By-election plagued with conflict
Published:
Wednesday, July 24, 2013
Tony Fraser
http://www.guardian.co.tt/columnist/201 ... d-conflictThe campaign in the Chaguanas West by-election has been one of the most revealing in recent history, because it is about internal conflict in the ruling United National Congress; more so contention between disparate elements of the election coalition of 2010.
In the circumstances of the in-fighting between Warner and the UNC leadership (the cabal), so desperate are the two sides and so pulsating the bruised blood between them that they are driven to self-destruction. The UNC, with far more to lose than Warner, sounds and looks desperate, revealing impulses which previously remained hidden. In Monday’s newspapers, Prime Minister Kamla Persad-Bissessar is shown in the temple seeking darshan at the feet of Sat Maharaj and the Maha Sabha.
In that day’s newspaper, Minister Roodal Moonilal is quoted using not-too-difficult-to-decipher codes seeking to convert the by-election into an issue of preserving historical and ancestral traditions; of ensuring the right of the predominant people of Chaguanas West, ie, Indo-Trinis, to continue becoming “doctors and engineers,” and to avoid succumbing to the temptation of being a “people who want to sell out that legacy for a box drain.”
For those not caught up in the emotional and tribal conflict, or on the side of Warner, wanting to exact revenge on those who once supped at his table, to clinically follow the campaign is to get deep glimpses into the double-dealing and corrupt practices which pass for governance.
“I protected him for three years” must surely be an admission of incompetence and more by a prime minister who is now contending that Warner has to answer serious questions and clear his name from multiple allegations, many of which have been made against him for 20 years, inclusive of the period when she selected him to be a minister and appointed him on a number of occasions to act for her as prime minister.
Her confession that her Minister of National Security ignored her instructions to attend legitimate overseas assignments in relation to his portfolio, and to have done so without negative consequences, demonstrated her apparent impotence in the face of Warner’s intransigence. It surely must add credibility to the allegations that her debt of gratitude, or whatever, to Warner far outweighed her responsibility to the nation as Prime Minister.
The allegations of several instances of financial impropriety made against Warner by those he identifies as the cabal and his own counters are revealing. As has been contended, among the allegations are those that he improperly solicited funds from contractors. The campaign has also thrown up Minister Bhoe Tewarie saying: “We (his cabinet colleagues) gave him the benefit of the doubt,” and this notwithstanding the contentions of local, regional and international institutions, including a court.
His response, to the effect that such soliciting is a widespread practice, inclusive of the annual toy give-away by Prime Minister Persad-Bissessar, is an insight from an insider on how the government operates. Prime Minister Persad-Bissessar expressed the suspicion of many that Jack Warner possesses a “bottomless pit” of money which he uses to finance his way and that of whichever party he is associated with at the time into office.

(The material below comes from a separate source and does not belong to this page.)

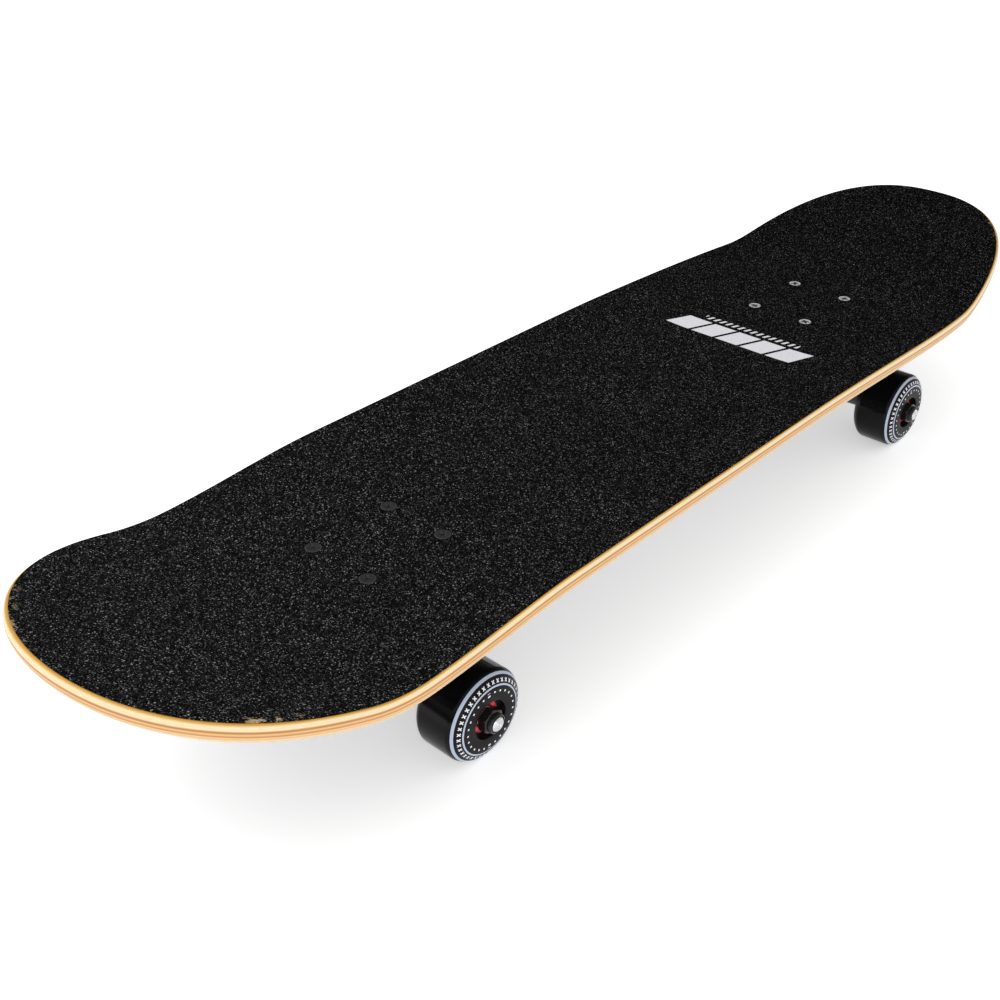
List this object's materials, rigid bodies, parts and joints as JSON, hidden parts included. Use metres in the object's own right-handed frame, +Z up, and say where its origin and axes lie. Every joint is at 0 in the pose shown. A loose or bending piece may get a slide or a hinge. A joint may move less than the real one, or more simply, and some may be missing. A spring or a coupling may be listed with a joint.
{
  "type": "skateboard",
  "caption": "Popsicle skateboard: pressed maple deck with black grip tape, sprung kingpin trucks and black printed urethane wheels on ball bearings.",
  "frame": {"origin": "middle of the object's box, on the ground under the wheels", "axes": "+X towards the nose, +Y to the left, +Z up"},
  "size_m": [0.808, 0.2064, 0.1223],
  "materials": {
    "maple": "lacquered seven-ply hard maple, layered rounded edge",
    "grip": "black grit sheet with fine sparkle",
    "bolt_bright": "zinc-plated cross-head bolt",
    "bolt_black": "black oxide cross-head bolt",
    "nut_steel": "zinc-plated lock nut",
    "truck_cast": "satin black coated cast aluminium",
    "cup_urethane": "moulded black urethane",
    "kingpin_steel": "plated steel bolt",
    "washer_steel": "pressed and plated steel",
    "bushing_urethane": "moulded black urethane",
    "axle_steel": "turned steel",
    "nut_black": "black oxide lock nut",
    "bearing_steel": "ground bearing steel",
    "shield_red": "glossy red bearing shield",
    "cage_nylon": "moulded nylon cage",
    "wheel_urethane": "glossy black cast urethane with a pale printed side"
  },
  "bodies": {
    "board": {"deck": "maple", "grip_tape": "grip", "deck_bolts_nose": "bolt_bright", "deck_nuts_nose": "nut_steel", "deck_bolts_tail": "bolt_black", "deck_nuts_tail": "nut_steel", "baseplate_nose": "truck_cast", "pivot_cup_nose": "cup_urethane", "kingpin_nose": "kingpin_steel", "kingpin_nut_nose": "nut_steel", "washer_large_nose": "washer_steel", "washer_small_nose": "washer_steel", "bushing_board_nose": "bushing_urethane", "bushing_road_nose": "bushing_urethane", "baseplate_tail": "truck_cast", "pivot_cup_tail": "cup_urethane", "kingpin_tail": "kingpin_steel", "kingpin_nut_tail": "nut_steel", "washer_large_tail": "washer_steel", "washer_small_tail": "washer_steel", "bushing_board_tail": "bushing_urethane", "bushing_road_tail": "bushing_urethane"},
    "hanger_body_nose": {"hanger_nose": "truck_cast", "axle_nose": "axle_steel", "axle_nuts_nose": "nut_black", "speed_washers_nose": "washer_steel", "bearing_spacers_nose": "axle_steel", "inner_rings_nose": "bearing_steel"},
    "hanger_body_tail": {"hanger_tail": "truck_cast", "axle_tail": "axle_steel", "axle_nuts_tail": "nut_black", "speed_washers_tail": "washer_steel", "bearing_spacers_tail": "axle_steel", "inner_rings_tail": "bearing_steel"},
    "wheel_body_nose_left": {"wheel_nose_left": "wheel_urethane", "outer_rings_nose_left": "bearing_steel", "shields_nose_left": "shield_red"},
    "cage_body_nose_left": {"balls_nose_left": "bearing_steel", "cages_nose_left": "cage_nylon"},
    "wheel_body_nose_right": {"wheel_nose_right": "wheel_urethane", "outer_rings_nose_right": "bearing_steel", "shields_nose_right": "shield_red"},
    "cage_body_nose_right": {"balls_nose_right": "bearing_steel", "cages_nose_right": "cage_nylon"},
    "wheel_body_tail_left": {"wheel_tail_left": "wheel_urethane", "outer_rings_tail_left": "bearing_steel", "shields_tail_left": "shield_red"},
    "cage_body_tail_left": {"balls_tail_left": "bearing_steel", "cages_tail_left": "cage_nylon"},
    "wheel_body_tail_right": {"wheel_tail_right": "wheel_urethane", "outer_rings_tail_right": "bearing_steel", "shields_tail_right": "shield_red"},
    "cage_body_tail_right": {"balls_tail_right": "bearing_steel", "cages_tail_right": "cage_nylon"}
  },
  "joints": [
    {"name": "steer_nose", "type": "hinge", "parent": "board", "child": "hanger_body_nose", "pos_m": [0.23636, 0, 0.0655], "axis": [0.866, 0, 0.5], "range_deg": [-13, 13], "stiffness_Nm_per_rad": 40, "deforming": ["bushing_board_nose", "bushing_road_nose"]},
    {"name": "steer_tail", "type": "hinge", "parent": "board", "child": "hanger_body_tail", "pos_m": [-0.24157, 0, 0.0655], "axis": [0.866, 0, -0.5], "range_deg": [-13, 13], "stiffness_Nm_per_rad": 40, "deforming": ["bushing_board_tail", "bushing_road_tail"]},
    {"name": "spin_nose_left", "type": "hinge", "parent": "hanger_body_nose", "child": "wheel_body_nose_left", "pos_m": [0.21707, 0.0743, 0.0265], "axis": [0, 1, 0], "continuous": true},
    {"name": "cage_spin_nose_left", "type": "hinge", "parent": "hanger_body_nose", "child": "cage_body_nose_left", "pos_m": [0.21707, 0.0743, 0.0265], "axis": [0, 1, 0], "continuous": true},
    {"name": "spin_nose_right", "type": "hinge", "parent": "hanger_body_nose", "child": "wheel_body_nose_right", "pos_m": [0.21707, -0.0743, 0.0265], "axis": [0, 1, 0], "continuous": true},
    {"name": "cage_spin_nose_right", "type": "hinge", "parent": "hanger_body_nose", "child": "cage_body_nose_right", "pos_m": [0.21707, -0.0743, 0.0265], "axis": [0, 1, 0], "continuous": true},
    {"name": "spin_tail_left", "type": "hinge", "parent": "hanger_body_tail", "child": "wheel_body_tail_left", "pos_m": [-0.22226, 0.0743, 0.0265], "axis": [0, 1, 0], "continuous": true},
    {"name": "cage_spin_tail_left", "type": "hinge", "parent": "hanger_body_tail", "child": "cage_body_tail_left", "pos_m": [-0.22226, 0.0743, 0.0265], "axis": [0, 1, 0], "continuous": true},
    {"name": "spin_tail_right", "type": "hinge", "parent": "hanger_body_tail", "child": "wheel_body_tail_right", "pos_m": [-0.22226, -0.0743, 0.0265], "axis": [0, 1, 0], "continuous": true},
    {"name": "cage_spin_tail_right", "type": "hinge", "parent": "hanger_body_tail", "child": "cage_body_tail_right", "pos_m": [-0.22226, -0.0743, 0.0265], "axis": [0, 1, 0], "continuous": true}
  ],
  "couplings": [
    {"joint": "cage_spin_nose_left", "follows": "spin_nose_left", "ratio": 0.63},
    {"joint": "cage_spin_nose_right", "follows": "spin_nose_right", "ratio": 0.63},
    {"joint": "cage_spin_tail_left", "follows": "spin_tail_left", "ratio": 0.63},
    {"joint": "cage_spin_tail_right", "follows": "spin_tail_right", "ratio": 0.63}
  ]
}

Warner’s response is instructive on the issue of campaign finance. His counter-claim is that $25 million was spent on the attempt by the People’s Partnership to give its coalition partner, the Tobago Organisation of the People, the keys to the doors of the Tobago House of Assembly. Warner went as far as calling the name of a major contractor who it is said contributed millions; is it coincidental that the named contractor was recently favoured for an $800-million government contract?
Of course Warner said nothing of his own contribution to the development and growth of the culture of political investment. Warner’s alleged neglect of his constituents for HDC homes gives an indication of the basis upon which such homes are distributed, notwithstanding whatever the HDC says are the main criteria for distribution. The discerning mind would ask if such a way of proceeding disenfranchises peoples in constituencies which did not vote for the PP coalition in 2010.
One of Warner’s jabs against the prime minister was to the effect that she wanted him to engage in a form of voter-padding by relocating families from Chaguanas (traditional UNC supporters) to marginal seats along the East-West Corridor. Incidentally, it is an allegation that the UNC for decades has levelled against the PNM in government.
According to his Prime Minister, Jack Warner failed to make adequate use over $230 million that was allocated to the constituency and constituents of Chaguanas West: “Where the money gone?” Is it so easy for government ministers to under-utilise, perhaps even misappropriate, funding allocated for the benefit of their constituents, and do so over a three-year period without detection?
Warner has also made allegations about those amongst his then colleagues who bought million-dollar homes in Canada and those given to driving around with millions in cash in car trunks. These are Revelations on the isle of Trinidad; not Patmos from where John the Apostle delivered his apocalyptic Book of Revelations.